I consider my face unslapped.

Eric H. (Eric H.), Sunday, 4 January 2004 23:47 (twenty-one years ago)

Seriously, I'm not saying he's anywhere near the best. But I'm hardly on the same wavelength as you are. Jesus, did he partial-birth abort your baby with a plasic saw or something?

Eric H. (Eric H.), Sunday, 4 January 2004 23:49 (twenty-one years ago)

And before you even ask: YES, Ebert did partial-birth abort my baby with a plastic saw!!!

Eric H. (Eric H.), Sunday, 4 January 2004 23:52 (twenty-one years ago)

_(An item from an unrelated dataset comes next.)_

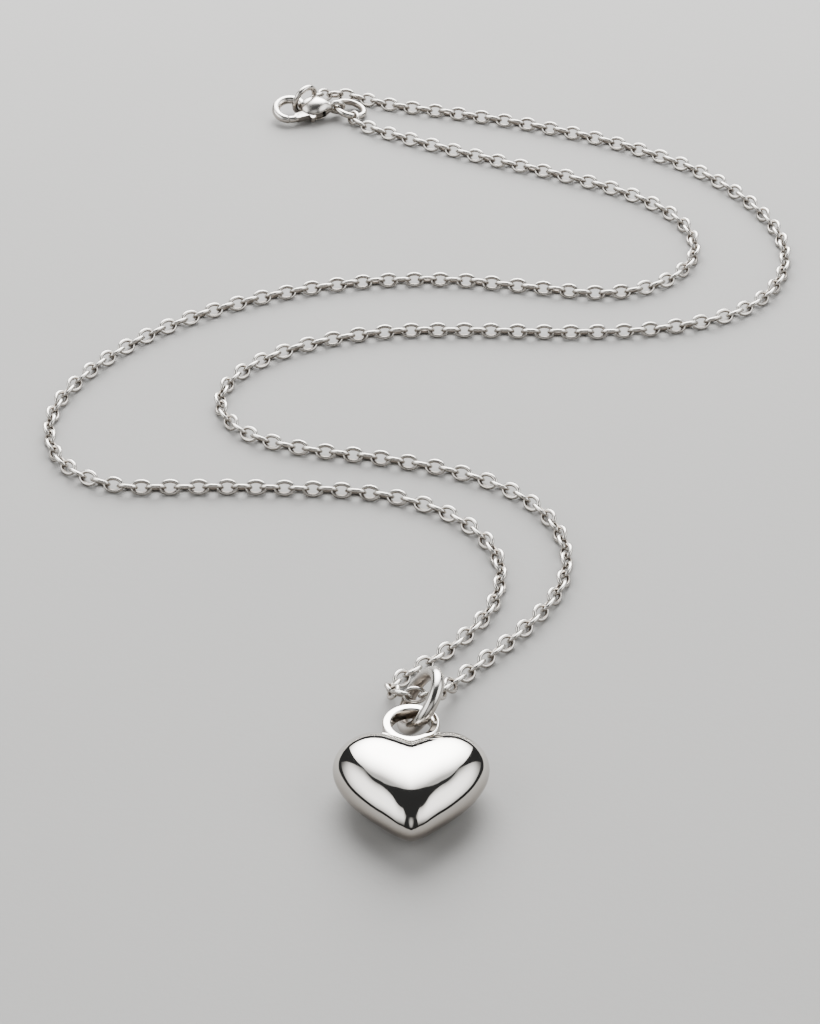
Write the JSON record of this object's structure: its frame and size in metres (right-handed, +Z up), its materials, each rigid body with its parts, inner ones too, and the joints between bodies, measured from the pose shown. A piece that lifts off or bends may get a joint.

if you lived in chicago for 20 years, where he has been the house critic at the reader, and had to suffer through his increasingly vacuous and poorly-written columns for many of those years, you'd be annoyed too.

amateur!st (amateurist), Monday, 5 January 2004 13:04 (twenty-one years ago)

(no, see, I wouldn't be annoyed because I like him, and of all the charges one could level at him, "poorly-written" seems extraordinarly off the mark, especially coming from a relative Ebert fan... alright, I'll stop taking agressive cheap shots now.)

I see your Chicago critics and raise you St. Paul's Chris Hewitt and Minneapolis's Jeff Strickler.

(of course, in my book, gushy and worthless embrace of Landmark international-boutique product and Medved-like slavery to espousal of family values -- respectively -- will always be worse than having a fixation on the political implications of cinephilia.)

Eric H. (Eric H.), Monday, 5 January 2004 18:46 (twenty-one years ago)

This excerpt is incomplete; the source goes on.